The IAMCP at a Glance
The International Association of Microsoft Certified Partners

Founded: 1994

International headquarters: Stockholm, Sweden and Markham, Ontario, Canada

Worldwide membership: More than 4,000 companies in 30+ countries

Number of worldwide chapters: About 80

U.S. membership: About 1,200 companies

Number of U.S. chapters: Nearly 40

Vision: "To be the global business community for Microsoft partners."

Mission: "To maximize the business potential of our members by peer-to-peer networking, member advocacy, community outreach, growth and education."

International president: Per Werngren, CEO, IDE Network Consultants, Stockholm, Sweden

U.S. president: Kerry Gerontianos, president, Incremax Technologies Corp., New York, N.Y.

Information: www.iamcp.org or membership@iamcp.org

What other value does the IAMCP offer its members?
If a partner wants to become engaged with Microsoft, it's a lot easier do so through us than doing it on your own ... Back in the early days, trying to get the attention of Microsoft's executives -- or even the local executives -- was challenging. We put a lot of effort into trying to drive recognition. The biggest shift that we've seen is that in the last four or five years, we've been mentioned on the big stage at [the annual Worldwide Partner Conference].

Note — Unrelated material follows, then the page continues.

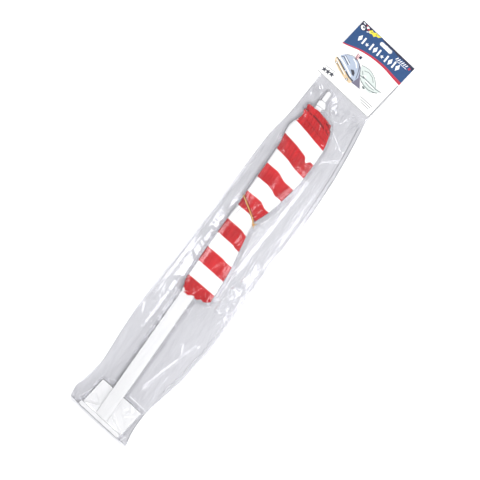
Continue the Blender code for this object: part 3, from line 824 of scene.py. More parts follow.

What else has changed over the years?
We've seen this thing grow from a small regionally based group to a worldwide organization ... Now we have more partners outside the United Sates than inside the United States.

But fundamentally, the group is still about partnering. That hasn't changed.

What's ahead?
Bill [Breslin] did a phenomenal job of putting in key infrastructure that allows us to do a number of things. Some of that involves working with Microsoft more effectively; some of it is about helping partners do business.

Now we want to provide a basic minimum experience around the world, customized for each region because there are different hot buttons for different geographies. For the U.S. chapter, we want a common experience across the country to whatever extent possible.

How do you achieve that?
A lot of it is the sharing of best practices. We also want to put more communication engines in place -- multiple ones because we have so many different things to communicate, and we want to be able to push messages into our community very quickly. And it's not just one-way communication -- we want it back, too. [Breslin] was holding monthly [conference] calls for chapter presidents. I want to see more of that type of cross-pollination.